What is Hacking?

Computer in dark office, security alert on screen
Getty Images/Dimitri Otis

In computer networking, hacking is any technical effort to manipulate the normal behavior of network connections and connected systems. A hacker is any person engaged in hacking. The term "hacking" historically referred to constructive, clever technical work that was not necessarily related to computer systems. Today, however, hacking and hackers are most commonly associated with malicious programming attacks on the Internet and other networks.

Origins of Hacking

M.I.T. engineers in the 1950s and 1960s first popularized the term and concept of hacking. Starting at the model train club and later in the mainframe computer rooms, the so-called "hacks" perpetrated by these hackers were intended to be harmless technical experiments and fun learning activities.

Later, outside of M.I.T., others began applying the term to less honorable pursuits. Before the Internet became popular, for example, several hackers in the U.S. experimented with methods to (illegally) modify telephones for making free long-distance calls over the phone network.

As computer networking and the Internet exploded in popularity, data networks became by far the most common target of hackers and hacking.

Well-Known Hackers

Many of the world's most famous hackers began their exploits at a very young age. Some were convicted of major crimes and served time for their offenses.

To their credit, some of them also rehabilitated and turned their skills into productive careers.

More: Famous Crimes and Criminals on Computer Networks and the Internet

Hacking vs. Cracking

While true hacking applies only to activities having good intentions, malicious attacks on computer networks are officially known as cracking.

Most non-technical people fail to make this distinction, however. It is extremely common to see the term "hack" misused and be applied to cracks as well.

Common Network Hacking Techniques

Hacking on computer networks is often done through scripts and other network software. These specially-designed software programs generally manipulate data passing through a network connection in ways designed to obtain more information about how the target system works. Many such pre-packaged scripts are posted on the Internet for anyone - typically entry-level hackers - to use. More advanced hackers may study and modify these scripts to develop new methods. A few highly skilled hackers work for commercial firms, hired to protect that company's software and data from outside hacking.

Cracking techniques on networks include creating worms, initiating denial of service (DoS) attacks, or in establishing unauthorized remote access connections to a device.
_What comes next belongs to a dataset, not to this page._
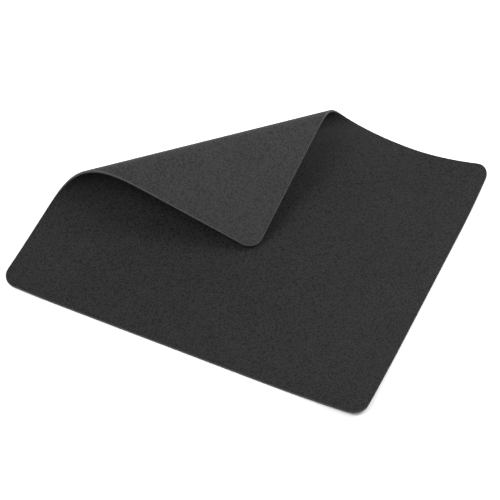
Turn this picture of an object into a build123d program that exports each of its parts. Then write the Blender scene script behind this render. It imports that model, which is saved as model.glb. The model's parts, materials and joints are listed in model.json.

Effective hacking requires a combination of technical skills and personality traits:

  • ability to work with numbers and a background in mathematics. Hacking often requires sorting through large amounts of data, code and computer algorithms.
  • memory recall and logical reasoning. Hacking involves assembling small facts and details (sometimes from many sources) into a plan of attack based on the logic of how computer systems work.
  • patience. Hacks tend to get very complex and requite large amounts of time to plan and execute).